◆ Stated goal: Copy out precisely the lines beginning at the line that contains "on the table." and ending at the line that contains "before = set(bpy.data.objects)", including both.

****************

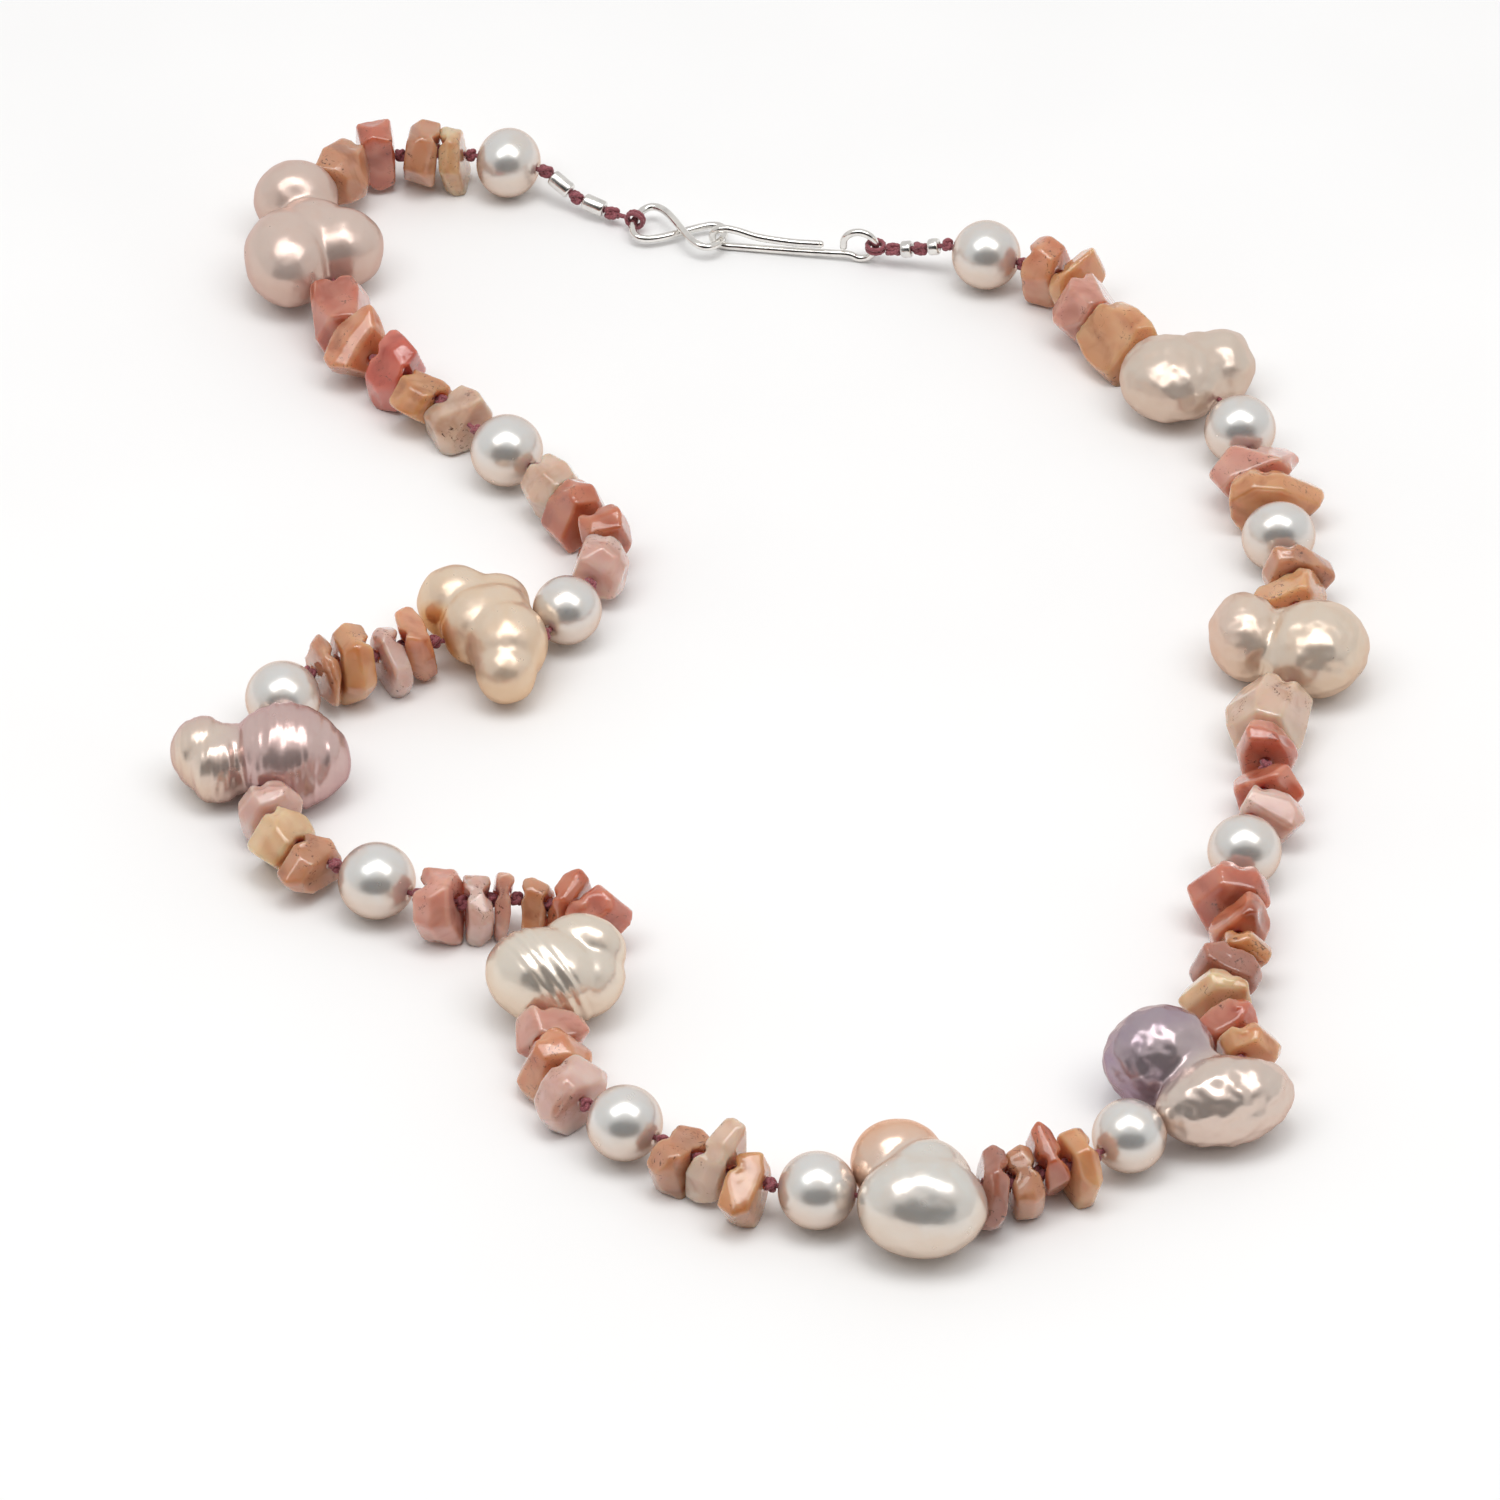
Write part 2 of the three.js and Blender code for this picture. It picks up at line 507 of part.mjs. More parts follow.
// The hook stands upright: tip, bend, shank, and a round eye whose end comes back to the shank.
function hookMesh() {
  const place = (along, up) => new THREE.Vector3(along, 0, up);
  const profile = [
    place(12.2, 1.9), place(9, 1.78), place(5, 2.1), place(2.6, 2.74), place(1.2, 2.83), place(0.3, 2.4),
    place(0, 1.6), place(0.3, 0.84), place(1.2, 0.46), place(3, 0.46), place(6, 0.52), place(10, 0.62), place(13.4, 0.77),
  ];
  const eyeStart = THREE.MathUtils.degToRad(232);
  const eyeTurn = THREE.MathUtils.degToRad(310);
  const eyeSteps = 9;
  for (let i = 0; i <= eyeSteps; i += 1) {
    const angle = eyeStart + (eyeTurn * i) / eyeSteps;
    profile.push(place(
      HOOK_RING_CENTRE.x + HOOK_RING_RADIUS * Math.cos(angle),
      HOOK_RING_CENTRE.y + HOOK_RING_RADIUS * Math.sin(angle),
    ));
  }
  const path = new THREE.CatmullRomCurve3(profile, false, 'centripetal');
  const mesh = namedMesh('clasp_hook', tube(path, WIRE_RADIUS, WIRE_SIDES, HOOK_STEPS), SILVER());
  mesh.position.copy(HOOK_BEND);
  mesh.rotation.z = HOOK_TURN;
  return mesh;
}

// Where the silk holds the clasp: the link's outer end, and the far side of the hook's eye.
const LINK_EYE = LINK_CENTRE.clone().add(
  new THREE.Vector3(-LINK_HALF_LENGTH, 0, 0).applyAxisAngle(new THREE.Vector3(0, 0, 1), LINK_TURN));
const HOOK_EYE = HOOK_BEND.clone().add(
  new THREE.Vector3(HOOK_RING_CENTRE.x + HOOK_RING_RADIUS, 0, HOOK_RING_CENTRE.y)
    .applyAxisAngle(new THREE.Vector3(0, 0, 1), HOOK_TURN));

let next = 0; // the knot before the next bead
SECTIONS.forEach((beads, section) => {
  const first = next;
  const stops = [0];
  for (const bead of beads) {
    if (bead.kind === 'pearl') necklace.add(pearlMesh(bead, next));
    if (bead.kind === 'silver') necklace.add(silverMesh(next));
    if (bead.kind === 'baroque') necklace.add(baroqueMesh(bead, next));
    if (bead.kind === 'group') necklace.add(groupMesh(bead, next));
    next += bead.kind === 'group' ? bead.chips.length : 1;
    stops.push(next - first);
  }
  necklace.add(silkMesh(section, knots.slice(first, next + 1), stops));
});
necklace.add(linkMesh());
necklace.add(hookMesh());

// The origin is under the middle of the necklace, on the table.
const box = new THREE.Box3().setFromObject(necklace, true);
const middle = box.getCenter(new THREE.Vector3());
necklace.position.set(-middle.x, -middle.y, -box.min.z);
necklace.updateMatrixWorld(true);

export default necklace;
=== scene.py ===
"""A knotted necklace of white pearls, baroque pearls and tumbled pink opal chips, with a silver hook
and figure-eight link, lying open on a white table. Lengths here are millimetres; build() makes metres.
"""

import math
import random

import bmesh
import bpy
import numpy as np
from mathutils import Euler, Matrix, Vector, noise


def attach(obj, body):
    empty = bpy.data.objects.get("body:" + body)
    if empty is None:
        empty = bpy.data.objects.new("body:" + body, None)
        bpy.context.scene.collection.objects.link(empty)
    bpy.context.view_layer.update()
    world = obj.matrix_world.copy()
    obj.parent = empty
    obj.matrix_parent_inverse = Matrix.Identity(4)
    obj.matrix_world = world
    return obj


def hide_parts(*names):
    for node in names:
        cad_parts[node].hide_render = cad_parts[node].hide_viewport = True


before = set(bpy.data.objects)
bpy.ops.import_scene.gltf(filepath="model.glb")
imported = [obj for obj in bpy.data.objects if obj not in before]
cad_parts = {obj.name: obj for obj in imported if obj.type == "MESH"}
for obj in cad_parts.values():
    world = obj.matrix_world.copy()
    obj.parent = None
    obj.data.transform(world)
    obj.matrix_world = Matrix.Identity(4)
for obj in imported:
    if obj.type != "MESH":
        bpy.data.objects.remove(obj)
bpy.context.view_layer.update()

METRES = 0.001
SHIFT = Vector((-2.198, -16.492, 0))  # from the layout's own origin to the middle of the necklace

# The silk.
THREAD_RADIUS = 0.27
THREAD_SIDES = 12
THREAD_STEP = 0.22  # between two rings of its skin
THREAD_PLIES = 3
THREAD_PITCH = 1.5
PLY_FLOOR = 0.72  # the bottom of the grooves between plies, in radii
PLY_RISE = 0.34  # from there to the top of a ply
PLY_ROUNDNESS = 0.7  # 1 is a sine, and less is fuller
KNOT_REACH = 0.84
KNOT_STRAND = 0.28
KNOT_LENGTHEN = 1.7  # along the silk, against its spread across it
LONG_KNOT = 1.9  # how much longer the knots near the strand's ends are
CORD_SIDES = 10  # of a knot's strand and of the loops round the clasp
CORD_PLIES = 2
CORD_PITCH = 1.0
CORD_HEIGHT = 4  # above the table
SILK_LOOP_RADIUS = 0.95
SILK_LOOP_RATIO = 0.92  # how thick its silk is, against the thread
SILK_LOOP_ASIDE = 0.24  # from the middle to each of its two turns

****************

◆ Solution for this problem:
// The origin is under the middle of the necklace, on the table.
const box = new THREE.Box3().setFromObject(necklace, true);
const middle = box.getCenter(new THREE.Vector3());
necklace.position.set(-middle.x, -middle.y, -box.min.z);
necklace.updateMatrixWorld(true);

export default necklace;
=== scene.py ===
"""A knotted necklace of white pearls, baroque pearls and tumbled pink opal chips, with a silver hook
and figure-eight link, lying open on a white table. Lengths here are millimetres; build() makes metres.
"""

import math
import random

import bmesh
import bpy
import numpy as np
from mathutils import Euler, Matrix, Vector, noise


def attach(obj, body):
    empty = bpy.data.objects.get("body:" + body)
    if empty is None:
        empty = bpy.data.objects.new("body:" + body, None)
        bpy.context.scene.collection.objects.link(empty)
    bpy.context.view_layer.update()
    world = obj.matrix_world.copy()
    obj.parent = empty
    obj.matrix_parent_inverse = Matrix.Identity(4)
    obj.matrix_world = world
    return obj


def hide_parts(*names):
    for node in names:
        cad_parts[node].hide_render = cad_parts[node].hide_viewport = True


before = set(bpy.data.objects)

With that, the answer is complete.